Whole Wheat Flour– This come in two varieties: 100% percent whole wheat or a blend of white with whole wheat. One hundred percent whole wheat flour is made from hulled red wheat grain, is loaded with fiber but it also super coarse producing a heavy texture and less rise. The blended variety uses a white wheat and the all-purpose tames the coarseness but still has some of the nutrition.
Almond Flour– Almond flour is made from blanched, peeled and ground almonds. It is popular for replacing flour as a gluten-free alternative, plus it is low carb and high in fiber. You can easily replace almond flour to wheat flour in a 1:1 ratio, but will need to adjust the rising agent to account for the almond flour being heavier. It is most commonly used in macarons, but can be used in cakes, cookies, pastries and anything wheat flour is used.

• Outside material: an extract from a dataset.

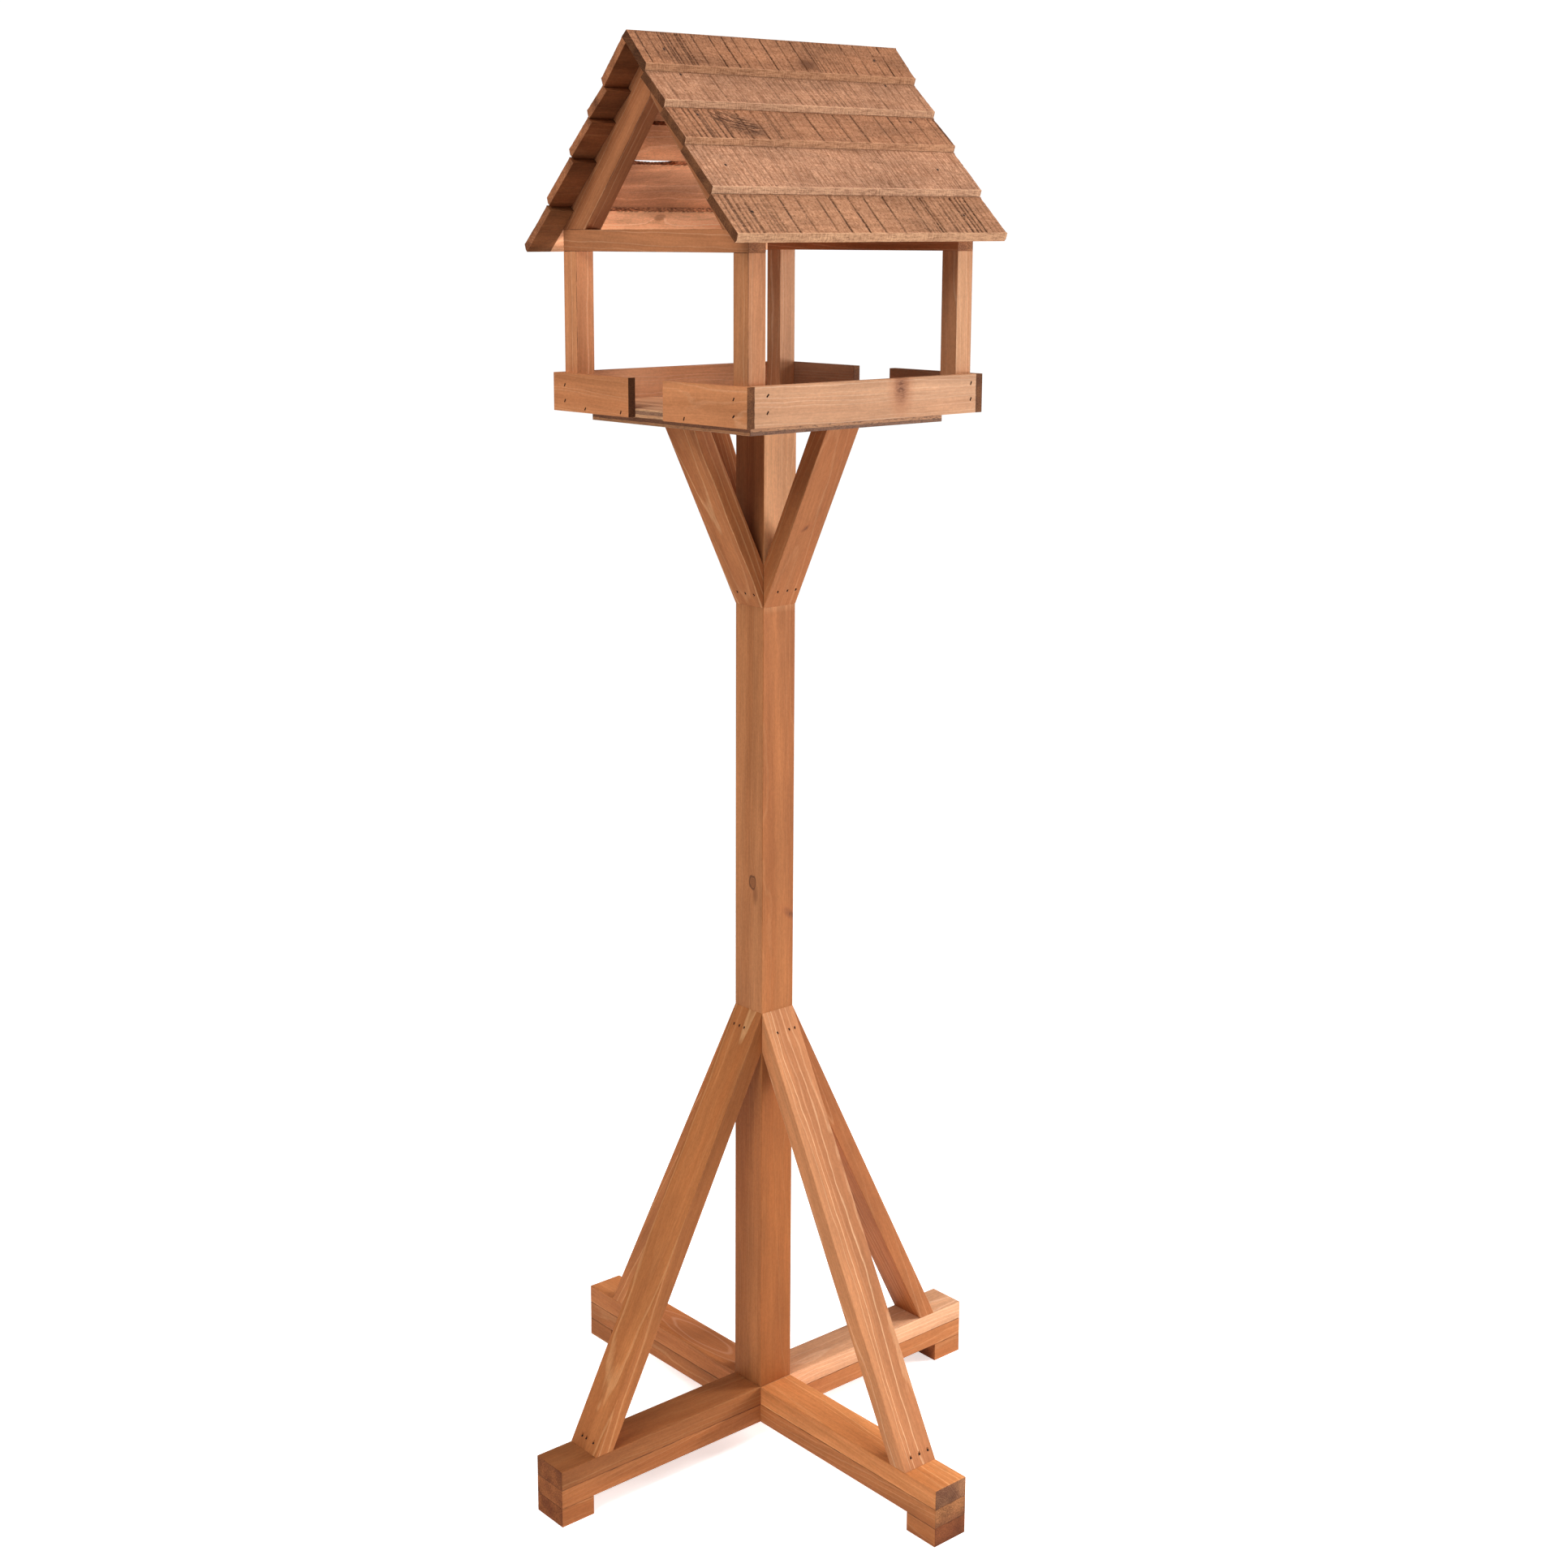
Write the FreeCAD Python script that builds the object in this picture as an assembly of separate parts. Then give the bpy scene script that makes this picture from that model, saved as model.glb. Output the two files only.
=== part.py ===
"""Bird table: a nailed softwood stand carrying a feeding tray and a pitched roof of stepped boards.

All sizes are millimetres. +Z is up, X runs along the ridge, and the origin is on the floor under the post.
"front" is the gable end on -X, "back" the one on +X, "right" the roof slope on -Y and "left" the one on +Y.
"""
import math
import os

import FreeCAD, Part

# Timber stock
post_size = 45.0
batten_thickness = 21.5
brace_thickness = 20.5
frame_stick = 22.0
rafter_thickness = 20.0
rafter_depth = 27.0
tray_board_thickness = 9.0
tray_board_height = 40.0
roof_board_thickness = 9.0
support_ply_thickness = 10.0
floor_ply_thickness = 8.5

# Stand
arm_length = 301.0
foot_length = 42.0
post_length = 1092.0
lower_brace_reach = 256.0
lower_brace_rise = 447.0
upper_brace_reach = 119.0
upper_brace_drop = 195.0

# Tray
tray_length = 322.0
tray_width = 314.0
support_ply_inset = 29.0
sweep_gap = 56.0
corner_post_height = 156.5

# Roof
roof_length = 364.0
roof_pitch = 49.5
step_depth = 6.0
first_step_depth = 4.5
lower_edge_bevel = 3.5
right_board_widths = (34.5, 46.0, 47.0, 60.5, 57.0)
left_board_widths = (48.0, 38.5, 50.0, 62.0, 60.0)

# Clearances
board_gap = 0.4
apex_joint_gap = 0.2
tie_corner_clearance = 0.5

# Brads: square wire, the head end sunk below the face it is driven through
brad_width = 1.4
brad_sink = 0.5
brad_into_post = 17.0
brad_into_batten = 17.0
brad_into_rafter = 15.0
brad_into_stick = 14.0
brad_into_ply = 12.0
brad_lower_row_inset = 19.0
brad_upper_row_inset = 14.5
brad_row_stagger = 3.0
brad_pair_spacing = 15.0
brad_toe_height = 11.0
brad_edge_inset = 12.0
brad_eaves_inset = 10.0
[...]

00 Flour– 00 Flour can technically be made with any type of wheat, but it generally a high gluten wheat of 12-13% and then ground super fine. This super fine texture is ideal for making pasta, thus it is sometimes referred to as “Italian flour”.
Oat Flour- Made from finely ground oats, oat flour can be a gluten free substitute for wheat flour as well. Much like almond flour, additional rising agents are needed to account for the weight.
Semolina Flour- Made from durum wheat, it is finely ground, but has a high level of gluten, 13%+. It is also common in making pastas and sometimes pastry.